Vito proudly informs us that his pizza dough ferments for 72 hours before being fired in their wood-burning oven next door. After the first bite, I know he’s not overselling it. The crust is marvelous.
An absolutely perfect char on the bottom with no signs of being overcooked on the top, with more house-made mozzarella and a pizza sauce that is simple without being standard. It is rich, savory, more than a little smoky, and is lightened by the generous chiffonade of fresh basil. Glistening on top, of course, is the final touch – a drizzle of fine extra virgin olive oil, for a perfectly silky mouthfeel that is equal parts peppery, grassy, and golden. Ingredients that are good apart, but truly splendid together.
Overall Impressions
Masseria Caffe is not the first authentic Italian bakery in Manhattan. But this hardly seems to matter in the face of their undeniable quest for quality bread, cheese, and pastries. Almost everything is house-made, and the love and dedication to their culture and craft are apparent from the moment you walk through the door to that dazzling, euphoric first bite.
There is little to no monotony in their flavors, which run the gamut from heavy umami to light, custardy, fruity, and floral. I would not hesitate to recommend this Caffè to anyone, from anywhere.
Follow them on Instagram!

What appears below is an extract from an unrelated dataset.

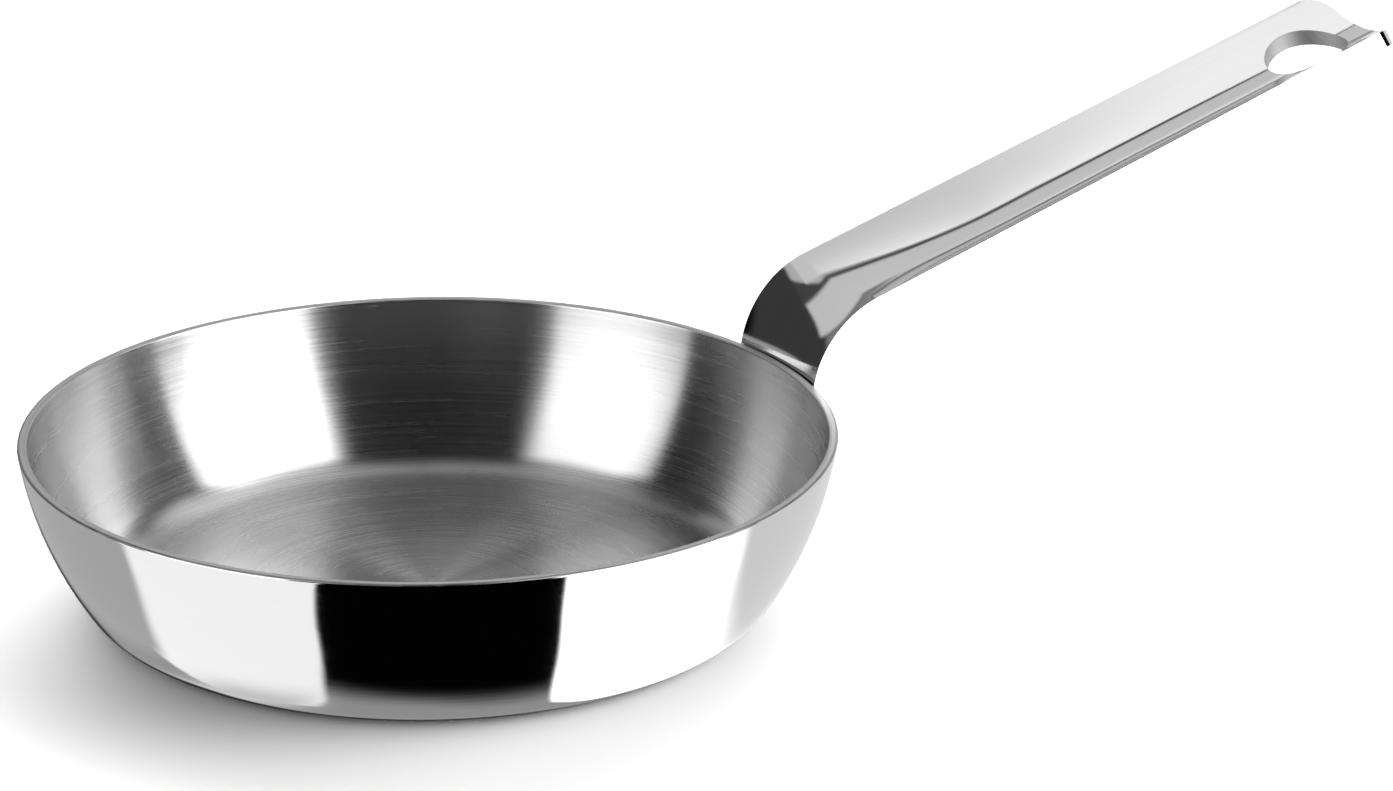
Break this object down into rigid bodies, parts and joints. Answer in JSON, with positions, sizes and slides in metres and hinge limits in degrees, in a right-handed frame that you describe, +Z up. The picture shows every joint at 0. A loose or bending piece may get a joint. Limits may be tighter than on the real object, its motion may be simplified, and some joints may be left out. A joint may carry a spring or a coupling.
{
  "type": "blini pan",
  "caption": "Small round clad steel frying pan with curved sides, a flat base and a long dished strip handle with a hanging hole.",
  "frame": {"origin": "centre of the flat base, on the surface the pan stands on", "axes": "+Z up along the pan's axis, +X along the handle away from the pan"},
  "size_m": [0.2261, 0.1198, 0.0653],
  "materials": {
    "outer_steel": "mirror polished stainless steel",
    "aluminium_core": "rolled, bare at the cut rim",
    "inner_steel": "satin stainless steel, brushed in circles",
    "handle_steel": "mirror polished stainless steel",
    "weld_steel": "fused stainless steel"
  },
  "bodies": {
    "root": {"outer_ply": "outer_steel", "core_ply": "aluminium_core", "inner_ply": "inner_steel", "handle": "handle_steel", "spot_weld_1": "weld_steel", "spot_weld_2": "weld_steel", "spot_weld_3": "weld_steel", "spot_weld_4": "weld_steel"}
  },
  "joints": []
}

They have awesome pics of their dishes.
Three Best Bites
- The tart shell from both the mixed berry and passionfruit meringue tarts.

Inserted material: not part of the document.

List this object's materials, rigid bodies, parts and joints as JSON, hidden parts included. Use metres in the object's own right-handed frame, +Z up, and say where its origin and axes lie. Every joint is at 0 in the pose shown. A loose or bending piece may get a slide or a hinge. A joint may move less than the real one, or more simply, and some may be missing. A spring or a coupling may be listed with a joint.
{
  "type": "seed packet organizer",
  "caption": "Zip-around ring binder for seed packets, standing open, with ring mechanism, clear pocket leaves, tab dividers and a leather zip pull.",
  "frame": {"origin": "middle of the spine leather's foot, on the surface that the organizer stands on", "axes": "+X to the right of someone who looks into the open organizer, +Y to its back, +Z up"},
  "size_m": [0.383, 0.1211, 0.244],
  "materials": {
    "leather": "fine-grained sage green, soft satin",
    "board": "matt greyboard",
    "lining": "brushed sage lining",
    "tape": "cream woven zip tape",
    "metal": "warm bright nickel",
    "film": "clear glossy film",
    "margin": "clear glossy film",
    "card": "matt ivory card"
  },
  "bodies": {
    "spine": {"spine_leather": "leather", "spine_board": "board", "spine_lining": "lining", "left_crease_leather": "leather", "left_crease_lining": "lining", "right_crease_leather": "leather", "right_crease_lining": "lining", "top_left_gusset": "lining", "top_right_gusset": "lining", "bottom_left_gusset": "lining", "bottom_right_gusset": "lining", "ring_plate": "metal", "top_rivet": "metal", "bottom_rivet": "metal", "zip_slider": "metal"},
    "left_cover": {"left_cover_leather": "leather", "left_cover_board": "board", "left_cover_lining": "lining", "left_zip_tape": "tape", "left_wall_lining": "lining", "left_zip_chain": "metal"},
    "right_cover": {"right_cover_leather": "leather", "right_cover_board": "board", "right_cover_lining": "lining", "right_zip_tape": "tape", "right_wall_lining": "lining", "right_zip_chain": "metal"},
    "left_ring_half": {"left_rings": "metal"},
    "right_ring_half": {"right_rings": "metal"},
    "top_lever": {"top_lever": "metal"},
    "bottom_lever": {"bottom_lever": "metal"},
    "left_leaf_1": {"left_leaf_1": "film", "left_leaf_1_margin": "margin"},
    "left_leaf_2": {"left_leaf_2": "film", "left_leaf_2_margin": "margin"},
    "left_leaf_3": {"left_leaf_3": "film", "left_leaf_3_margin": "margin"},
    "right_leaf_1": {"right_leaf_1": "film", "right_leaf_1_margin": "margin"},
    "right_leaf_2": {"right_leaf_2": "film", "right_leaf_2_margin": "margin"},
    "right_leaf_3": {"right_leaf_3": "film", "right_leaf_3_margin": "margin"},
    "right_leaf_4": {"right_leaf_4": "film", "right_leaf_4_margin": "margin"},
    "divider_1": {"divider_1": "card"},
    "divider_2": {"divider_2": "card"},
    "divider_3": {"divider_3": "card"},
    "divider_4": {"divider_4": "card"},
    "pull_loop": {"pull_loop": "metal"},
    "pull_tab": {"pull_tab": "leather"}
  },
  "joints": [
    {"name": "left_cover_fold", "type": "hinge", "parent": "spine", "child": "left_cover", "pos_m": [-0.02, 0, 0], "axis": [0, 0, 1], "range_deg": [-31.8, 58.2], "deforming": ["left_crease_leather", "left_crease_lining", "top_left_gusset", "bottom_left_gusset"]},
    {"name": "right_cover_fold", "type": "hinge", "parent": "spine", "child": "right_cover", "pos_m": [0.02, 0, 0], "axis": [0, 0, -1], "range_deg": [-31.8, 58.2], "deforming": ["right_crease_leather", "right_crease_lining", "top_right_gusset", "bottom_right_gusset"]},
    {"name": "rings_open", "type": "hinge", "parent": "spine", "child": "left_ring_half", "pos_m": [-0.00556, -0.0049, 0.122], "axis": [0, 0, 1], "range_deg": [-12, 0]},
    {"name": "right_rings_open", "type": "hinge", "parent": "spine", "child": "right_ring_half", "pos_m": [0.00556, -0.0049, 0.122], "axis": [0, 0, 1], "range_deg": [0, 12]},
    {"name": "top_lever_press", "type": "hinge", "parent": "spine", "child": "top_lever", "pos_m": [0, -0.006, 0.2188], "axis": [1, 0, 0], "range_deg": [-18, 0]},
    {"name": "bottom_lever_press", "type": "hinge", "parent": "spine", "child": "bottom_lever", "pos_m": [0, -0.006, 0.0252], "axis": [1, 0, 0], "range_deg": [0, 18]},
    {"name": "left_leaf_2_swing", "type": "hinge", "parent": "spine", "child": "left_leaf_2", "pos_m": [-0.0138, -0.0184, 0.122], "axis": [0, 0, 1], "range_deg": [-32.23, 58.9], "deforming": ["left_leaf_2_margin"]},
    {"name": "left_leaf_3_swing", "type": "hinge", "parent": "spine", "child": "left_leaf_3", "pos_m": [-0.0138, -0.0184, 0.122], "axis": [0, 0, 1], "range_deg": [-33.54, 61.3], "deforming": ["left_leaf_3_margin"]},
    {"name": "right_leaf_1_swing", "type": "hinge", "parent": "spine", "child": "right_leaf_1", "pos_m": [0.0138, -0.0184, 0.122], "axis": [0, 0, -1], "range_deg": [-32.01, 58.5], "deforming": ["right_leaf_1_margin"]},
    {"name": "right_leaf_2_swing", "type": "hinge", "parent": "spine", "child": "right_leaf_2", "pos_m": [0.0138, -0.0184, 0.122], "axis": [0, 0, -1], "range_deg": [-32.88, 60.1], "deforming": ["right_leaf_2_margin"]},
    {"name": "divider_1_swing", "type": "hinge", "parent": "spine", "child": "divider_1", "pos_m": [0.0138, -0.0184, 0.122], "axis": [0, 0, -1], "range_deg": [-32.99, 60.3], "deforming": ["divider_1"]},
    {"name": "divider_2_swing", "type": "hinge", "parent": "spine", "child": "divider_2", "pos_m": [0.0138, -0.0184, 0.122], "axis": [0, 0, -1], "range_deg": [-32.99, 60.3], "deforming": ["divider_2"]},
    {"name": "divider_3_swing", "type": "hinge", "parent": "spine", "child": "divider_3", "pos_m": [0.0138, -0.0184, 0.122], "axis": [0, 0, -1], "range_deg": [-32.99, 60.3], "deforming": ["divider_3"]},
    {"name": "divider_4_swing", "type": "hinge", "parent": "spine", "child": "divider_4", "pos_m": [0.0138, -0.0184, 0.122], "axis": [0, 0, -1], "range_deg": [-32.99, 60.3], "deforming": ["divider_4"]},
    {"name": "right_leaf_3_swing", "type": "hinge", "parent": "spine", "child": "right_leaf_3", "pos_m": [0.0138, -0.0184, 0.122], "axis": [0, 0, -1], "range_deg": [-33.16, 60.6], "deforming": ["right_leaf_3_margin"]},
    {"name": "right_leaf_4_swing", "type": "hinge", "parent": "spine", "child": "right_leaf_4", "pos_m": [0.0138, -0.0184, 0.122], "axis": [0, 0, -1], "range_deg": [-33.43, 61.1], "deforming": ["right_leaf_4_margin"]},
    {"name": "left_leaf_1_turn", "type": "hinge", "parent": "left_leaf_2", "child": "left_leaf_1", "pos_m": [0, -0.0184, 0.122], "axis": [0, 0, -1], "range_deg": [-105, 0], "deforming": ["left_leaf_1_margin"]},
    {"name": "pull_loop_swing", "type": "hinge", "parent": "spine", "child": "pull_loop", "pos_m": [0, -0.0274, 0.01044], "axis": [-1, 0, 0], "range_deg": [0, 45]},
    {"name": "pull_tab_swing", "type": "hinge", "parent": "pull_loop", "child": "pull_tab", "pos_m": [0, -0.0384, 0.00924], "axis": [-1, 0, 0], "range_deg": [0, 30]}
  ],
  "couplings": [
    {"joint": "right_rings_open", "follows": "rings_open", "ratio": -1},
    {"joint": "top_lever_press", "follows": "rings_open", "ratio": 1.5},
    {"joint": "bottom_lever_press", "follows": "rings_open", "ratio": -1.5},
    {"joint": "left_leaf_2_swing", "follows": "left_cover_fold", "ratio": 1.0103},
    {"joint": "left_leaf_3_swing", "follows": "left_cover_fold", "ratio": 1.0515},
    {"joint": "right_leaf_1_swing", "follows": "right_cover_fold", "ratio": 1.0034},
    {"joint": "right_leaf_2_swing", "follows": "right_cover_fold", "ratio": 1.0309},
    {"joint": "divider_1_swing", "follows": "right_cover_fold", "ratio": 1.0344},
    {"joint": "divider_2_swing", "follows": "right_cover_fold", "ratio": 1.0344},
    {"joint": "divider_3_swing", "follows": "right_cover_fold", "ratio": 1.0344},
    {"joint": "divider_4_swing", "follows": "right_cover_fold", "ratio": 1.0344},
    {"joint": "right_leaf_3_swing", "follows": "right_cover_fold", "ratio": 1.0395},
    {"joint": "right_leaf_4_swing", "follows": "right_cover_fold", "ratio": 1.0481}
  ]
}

- The combination of flaky pastry, rich butter, and sumptuous cheese in the pan brioche.
- A massive tie between the short-crust magic of the pasticciotto leccese, and the house-made mozzarella/fresh basil/olive oil combination on the pizza Margherita.
Bathroom Corner
If you’re really nice, Vito might let you use the bathroom at their restaurant next door – it’s clean, well-stocked, and right next to their wood-fired pizza dome, in case there’s a queue and you’re looking for something to aimlessly admire.